Spurgeon concurs, “I agree with Matthew Henry when he says, ‘They that pray in the family do well; they that pray and read the Scriptures do better; but

they that pray, and read,
and sing do best of all.

Some other helps in family worship

Catechize. Used for centuries by Christians in virtually all traditions, catechizing is a question-and-answer approach to teaching biblical doctrine. I have seen catechisms used successfully with children as young as two. For example, “Who made you?” is the first question asked in one catechism for very small children. Then the children are taught to answer, “God made me.” The questions are reviewed and new ones are learned incrementally so that over time the children absorb a tremendous amount of biblical truth. A good, age-appropriate catechism is as valuable for learning the Bible as memorizing multiplication tables is for learning mathematics. Ask your pastor for recommendations, or search for catechisms on the Internet.

Memorize Scripture.
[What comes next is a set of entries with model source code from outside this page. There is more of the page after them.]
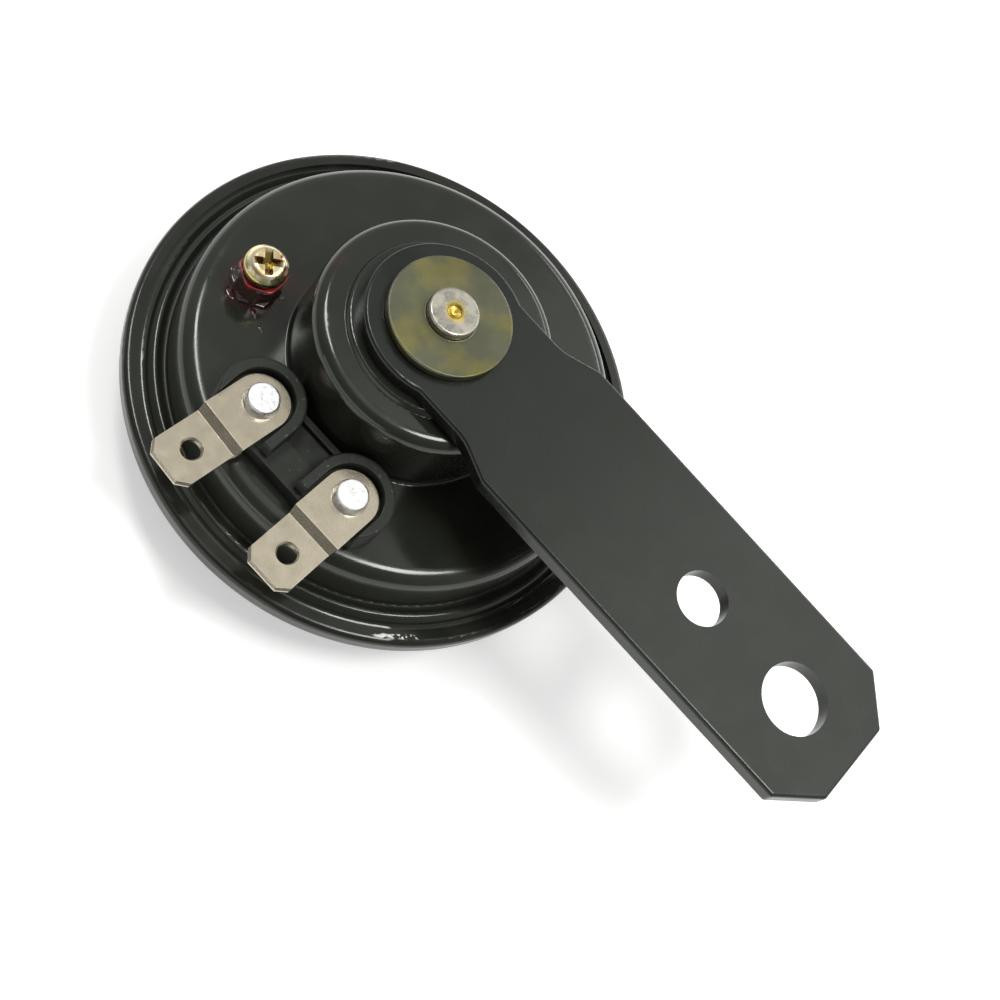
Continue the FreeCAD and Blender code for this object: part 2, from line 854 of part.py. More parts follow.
def striker_stud():
    foot = armature_flange_top + striker_gap
    stud = turned([
        (0, foot, 0),
        (striker_radius, foot, 0),
        (striker_radius, spring_arm_under, 0),
        (striker_neck_radius, spring_arm_under, 0),
        (striker_neck_radius, inner_plate_under, 0),
        (striker_radius, inner_plate_under, 0),
        (striker_radius, inner_plate_under + striker_head_height, 0),
        (0, inner_plate_under + striker_head_height, 0),
    ])
    stud.translate(toward_axis_at(contact_place, striker_orbit))
    return stud


def lead_lug():
    toward_axis = Vector(-right_rivet.x, -right_rivet.y, 0)
    toward_axis.normalize()
    tongue = strip_outline(right_rivet, right_rivet + toward_axis * (lug_tongue - lug_radius / 2), lug_radius, 0)
    lug = plate(tongue, lug_under, inner_plate_under)
    lug = lug.fuse(rod(lug_radius, lug_under, inner_plate_under, right_rivet)).removeSplitter()
    return lug.cut(rod(rivet_radius + rivet_clearance, lug_under, inner_plate_under, right_rivet))


# Adjusting screw

def adjusting_collar():
    collar = hex_prism(collar_across_flats, face_height, collar_top, collar_turn, collar_edge, 0)
    collar = collar.fuse(rod(collar_shank_radius, face_inside, face_height))
    flare = turned([
        (0, face_inside - collar_flare_height, 0),
        (collar_flare_radius, face_inside - collar_flare_height, collar_flare_height / 2),
        (collar_flare_radius, face_inside, 0),
        (0, face_inside, 0),
    ])
    bore = rod(screw_radius + screw_clearance, face_inside - collar_flare_height, collar_top)
    collar = collar.fuse(flare).cut(bore).removeSplitter()
    collar.translate(screw_place)
    return collar


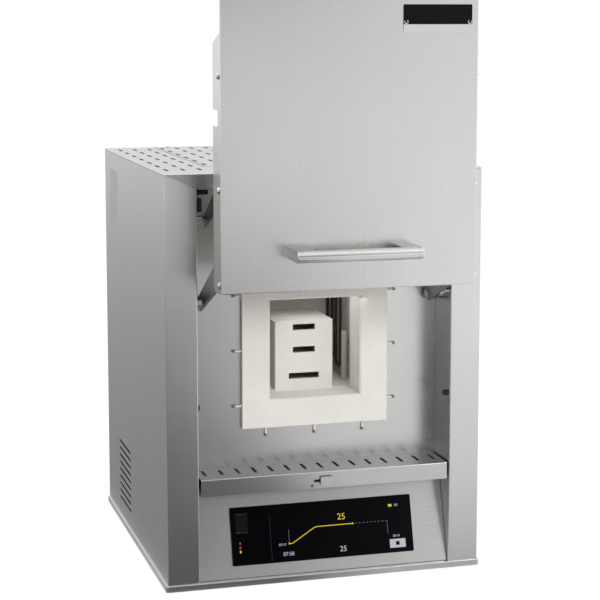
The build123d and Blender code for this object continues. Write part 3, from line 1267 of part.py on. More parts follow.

Family worship is a great time to review Scripture the family members have learned separately or collectively. Some families choose to work on one or more verses from the book of the Bible they are currently reading, others use different plans. Even learning just one verse per month is valuable and takes little time. 


Read other books. If time allows, you might begin your gathering together with some general family reading, after which you enter family worship. Or, at the close of family worship, you might take advan- tage of the opportunity to read a Christian book or biography to your family.

Beyond these content-related guidelines, consider these three reminders for your family’s daily worship of God: 


Brevity. Be brief. Otherwise the experience can become tedious. It is always easy to lengthen the time if the occasion seems to be especially meaningful. 


Regularity. Try to have a regular time each day for family worship. For some people it works best early in the morning before the family scatters. For others, the most convenient time is at the close of the evening meal. If this is your choice, part of setting the table might include putting the Bible and songbooks close at hand. I would also recommend that you not allow anyone to get up from table until family worship is finished. For once someone says, “Just let me do this first,” the others can become impatient or think of things they also need to do, and the sense of family togetherness is lost. A third popular time for family worship is late in the evening or at bedtime. 


Flexibility. Whatever time you choose, consider the wisdom of adapting a time when the family is already accustomed to being together, rather than trying to create another routine gathering during the day. Of course, a set time for family worship each day does not fit the schedule of many families. Every family has to flex its worship time sometime. Just make sure that your flexibility does not lead to inconsistency. Nevertheless, if developing an entirely new family routine is what it takes to begin family worship, the benefits will be worth whatever it costs.